Times Change

Dec 04, 2009 22:54


I haven’t posted in a long time. A great deal has changed since last I posted, but to put it into proper perspective I have to go back to the time before I started this livejournal.

Four years ago my life was my own. I lived in a small apartment and saw my family rarely if at all. Mind you I was getting along with most of them better, but didn’t require much contact. I had a traumatic childhood and was working on dealing with different issues that had arisen from it. I was making progress, but it was hampered by my family’s “Let’s pretend there isn’t a problem rather than dealing with it” attitude. I was pretty happy despite the fact that I was unemployed and my closest friend had moved back to Colorado. I had a few very good friends that kept me from getting depressed when times were bad and shared the good times. I was very much enjoying writing a chain story here with one of them. I also had a good prospect on a job.

My mother died in a car accident on July 18th 2006. I guess technically both of my parents perished in that accident, but we didn’t know that at the time. My father was quite disturbed at my mother’s passing and so I handled all of the arrangements. I also moved in with him and took care of his finances and tried to get him to live again. It wasn’t something I was looking forward to, but something that needed to be done. He stayed with me six months out of the year and went to Arizona to stay with my sister the rest. I lived in a house which I now own, but it has never and will never be my home.

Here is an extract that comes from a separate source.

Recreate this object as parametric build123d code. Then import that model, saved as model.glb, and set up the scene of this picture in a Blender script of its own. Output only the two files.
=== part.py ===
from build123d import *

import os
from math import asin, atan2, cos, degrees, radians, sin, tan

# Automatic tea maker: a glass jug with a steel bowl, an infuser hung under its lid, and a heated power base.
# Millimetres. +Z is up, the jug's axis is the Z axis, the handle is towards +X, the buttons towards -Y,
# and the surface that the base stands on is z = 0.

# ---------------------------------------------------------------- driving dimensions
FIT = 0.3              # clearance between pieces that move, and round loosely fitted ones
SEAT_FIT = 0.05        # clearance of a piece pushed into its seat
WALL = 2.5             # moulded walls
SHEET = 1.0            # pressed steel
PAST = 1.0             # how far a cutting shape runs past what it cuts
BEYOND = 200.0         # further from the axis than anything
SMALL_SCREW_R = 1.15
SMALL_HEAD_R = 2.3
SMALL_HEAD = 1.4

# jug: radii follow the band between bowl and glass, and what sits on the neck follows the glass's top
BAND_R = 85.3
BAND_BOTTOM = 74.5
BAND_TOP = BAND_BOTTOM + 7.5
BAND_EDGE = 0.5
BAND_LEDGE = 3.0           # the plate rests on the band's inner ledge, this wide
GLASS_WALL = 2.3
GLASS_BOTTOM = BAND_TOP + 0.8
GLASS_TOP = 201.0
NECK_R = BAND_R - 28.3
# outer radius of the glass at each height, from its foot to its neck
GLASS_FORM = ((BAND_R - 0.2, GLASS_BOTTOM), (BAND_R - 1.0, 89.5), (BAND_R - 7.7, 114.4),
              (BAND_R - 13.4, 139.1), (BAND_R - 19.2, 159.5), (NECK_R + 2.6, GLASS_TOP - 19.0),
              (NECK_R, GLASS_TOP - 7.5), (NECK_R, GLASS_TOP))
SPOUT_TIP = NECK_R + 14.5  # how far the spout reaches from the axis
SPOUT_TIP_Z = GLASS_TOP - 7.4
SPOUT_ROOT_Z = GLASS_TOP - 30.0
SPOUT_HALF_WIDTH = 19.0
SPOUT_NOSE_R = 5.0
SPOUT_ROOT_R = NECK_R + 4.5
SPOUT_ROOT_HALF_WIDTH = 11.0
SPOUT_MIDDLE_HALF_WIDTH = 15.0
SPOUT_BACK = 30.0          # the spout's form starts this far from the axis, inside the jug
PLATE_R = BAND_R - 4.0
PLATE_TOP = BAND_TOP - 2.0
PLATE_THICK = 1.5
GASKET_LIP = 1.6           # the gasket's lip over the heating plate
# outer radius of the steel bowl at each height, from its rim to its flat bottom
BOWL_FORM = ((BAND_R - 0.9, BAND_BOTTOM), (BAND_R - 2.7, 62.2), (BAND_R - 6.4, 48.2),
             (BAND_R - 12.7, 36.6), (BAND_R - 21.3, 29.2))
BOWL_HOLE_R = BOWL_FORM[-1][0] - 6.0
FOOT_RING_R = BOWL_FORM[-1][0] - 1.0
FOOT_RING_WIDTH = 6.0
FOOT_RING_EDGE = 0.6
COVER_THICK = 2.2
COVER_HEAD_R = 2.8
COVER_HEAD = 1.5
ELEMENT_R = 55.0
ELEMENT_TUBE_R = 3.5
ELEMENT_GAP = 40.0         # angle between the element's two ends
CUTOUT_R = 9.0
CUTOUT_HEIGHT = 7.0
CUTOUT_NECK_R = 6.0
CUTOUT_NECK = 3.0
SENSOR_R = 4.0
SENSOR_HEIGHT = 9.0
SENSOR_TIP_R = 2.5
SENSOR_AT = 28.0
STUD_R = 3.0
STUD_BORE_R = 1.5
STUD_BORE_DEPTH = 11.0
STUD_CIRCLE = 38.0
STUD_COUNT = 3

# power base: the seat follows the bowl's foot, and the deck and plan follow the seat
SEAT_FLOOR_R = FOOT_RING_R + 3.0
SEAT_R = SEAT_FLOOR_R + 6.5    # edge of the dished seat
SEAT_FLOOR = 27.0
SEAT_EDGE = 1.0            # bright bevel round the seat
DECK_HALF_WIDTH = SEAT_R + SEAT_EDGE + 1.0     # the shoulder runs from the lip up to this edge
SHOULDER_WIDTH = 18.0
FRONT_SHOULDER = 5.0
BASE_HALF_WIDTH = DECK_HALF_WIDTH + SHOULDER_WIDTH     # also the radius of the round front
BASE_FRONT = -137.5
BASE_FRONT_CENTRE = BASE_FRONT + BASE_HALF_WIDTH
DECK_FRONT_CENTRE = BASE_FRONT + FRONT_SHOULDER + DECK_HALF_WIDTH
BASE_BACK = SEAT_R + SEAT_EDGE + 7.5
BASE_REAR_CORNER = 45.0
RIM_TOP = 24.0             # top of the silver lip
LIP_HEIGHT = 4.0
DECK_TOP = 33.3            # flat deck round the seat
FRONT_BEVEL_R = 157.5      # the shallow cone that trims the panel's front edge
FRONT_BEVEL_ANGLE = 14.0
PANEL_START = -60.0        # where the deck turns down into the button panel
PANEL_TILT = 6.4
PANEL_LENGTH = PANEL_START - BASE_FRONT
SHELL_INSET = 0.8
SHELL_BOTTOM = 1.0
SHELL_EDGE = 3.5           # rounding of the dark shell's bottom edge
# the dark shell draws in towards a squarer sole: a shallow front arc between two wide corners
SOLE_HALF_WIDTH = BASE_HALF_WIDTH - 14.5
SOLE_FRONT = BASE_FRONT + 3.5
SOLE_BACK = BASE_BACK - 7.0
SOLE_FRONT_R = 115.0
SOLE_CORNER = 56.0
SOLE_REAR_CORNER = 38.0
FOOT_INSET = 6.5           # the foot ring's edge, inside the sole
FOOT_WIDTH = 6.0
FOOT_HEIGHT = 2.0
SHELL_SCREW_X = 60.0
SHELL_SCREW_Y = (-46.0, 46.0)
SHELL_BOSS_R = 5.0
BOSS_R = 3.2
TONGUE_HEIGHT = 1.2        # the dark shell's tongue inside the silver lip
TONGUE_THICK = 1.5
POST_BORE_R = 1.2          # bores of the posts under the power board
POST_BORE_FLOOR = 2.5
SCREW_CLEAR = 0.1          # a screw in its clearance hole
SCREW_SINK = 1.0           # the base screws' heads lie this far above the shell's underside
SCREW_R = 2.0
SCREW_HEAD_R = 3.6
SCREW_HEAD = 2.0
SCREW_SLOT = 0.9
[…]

Despite doing everything I could to try to get my father to return to the world of the living I failed. He refused to do anything that he might enjoy. He became a bitter needy old man who sucked the joy out of anyone he was near. The months when he was in Arizona were difficult and the ones when he was up here were miserable. It became more and more obvious that my father was just waiting to die. You may not know me well, but I’ll tell you that I was in that position once and I abhor seeing anyone make that choice. Yet I watched my father do it for three years. If he could have found a way to commit suicide without everyone knowing he would have, in fact he tried a couple of times.

After a little luck allowed me to keep his second attempt from succeeding he decided he would like to live with my sister full time. Mind you he also decided that he was going to die in Arizona to spare me any of the difficulty I handled for him when mother died. My sister a control freak, drama queen, and desperate for any kind of parental validation jumped at he chance to have him with her full time. I warned her about my concerns about my father’s mental and emotional health, but she didn’t listen. When they left I knew I wouldn’t be seeing him again. He died last week.

Now I have to decide how I wish to take my life back. I am sorry that my father is dead, but to be fair the man I have lived with for the last three years bears little resemblance to my father. He was bitter, mad at life, and he wanted to die. So much of that mirrors my past self that it is quite disturbing. I am hoping to rekindle my love of writing and to show some of that here, but it may not be that easy. I need to find the spark of my gift and I wonder if in ignoring it for the last few years perhaps the last of the coals have gone cool. I guess we will find out, or not together.